The European Commission has delayed a proposal to permanently ban Russian oil, increasing near-term policy uncertainty; Brent crude remains over $100 and fell from $112 to $102 (-$10, ~9%) after US-Iran developments. The postponement reflects Middle East-driven market shocks, US easing of sanctions on Russian oil, and a political standoff with Hungary and Slovakia over the Druzhba pipeline — a dispute that has paralysed a €90bn loan for Ukraine and could trigger legal challenges. The combination raises short-term EU energy security and price risks and is likely to keep oil markets volatile.

Analysis

Policy uncertainty around a permanent EU oil ban is a live option that markets are mispricing: the value of that option is asymmetric because a permanent ban forces structural rerouting of marginal barrels rather than a temporary shock. Expect higher delivered costs to Europe driven not only by spot crude moves but by longer tanker voyages and re‑export arbitrage — conservatively adding $2–6/bbl to delivered prices for Central European refiners if Black Sea/Druzhba flows are sidelined for months.
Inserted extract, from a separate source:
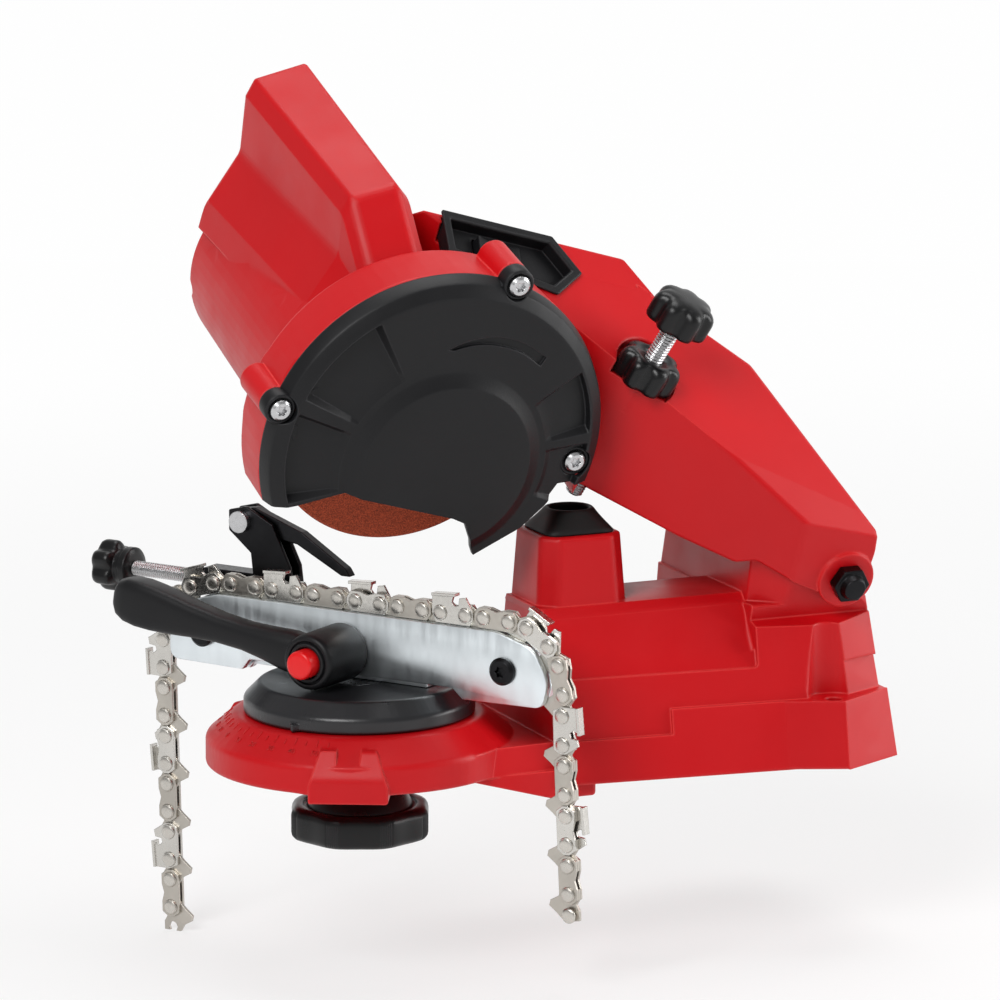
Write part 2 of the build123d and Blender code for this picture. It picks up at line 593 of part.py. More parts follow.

The Hungary/Slovakia leverage over pipeline transit creates a political-economy choke point with outsized optionality on both finance and supply: the ability to stall disbursements (e.g., the €90bn loan) is effectively a bargaining chip that can delay infrastructure fixes for 3–9 months, keeping marginal supply tight into northern/central Europe through the winter. That creates a durable bifurcation between southern European importers (who can soak up seaborne barrels) and landlocked Central Europe, which faces persistent premium risk and capacity underinvestment. Near-term catalysts are binary and fast: renewed shut-ins in the Strait of Hormuz or a spike in tanker insurance claims can lift Brent $15–30 within days; conversely, a credible diplomatic cooling between the US/Iran or a coordinated SPR release could erase that premium in 48–72 hours. Over 3–18 months the bigger players are infrastructure winners — terminals, FSRUs and longer-haul tanker owners — while refiners with flexible feedstock routes capture margin upside; demand destruction remains the main structural downside if prices persist above $100 for multiple quarters. For portfolio construction this argues for convex, time‑limited exposure to oil upside and directional exposure that benefits from wider arbitrage/freight spreads rather than pure long crude. Hedging should prioritize tail protection for the 0–90 day window and option-like instruments for the 3–12 month policy resolution horizon.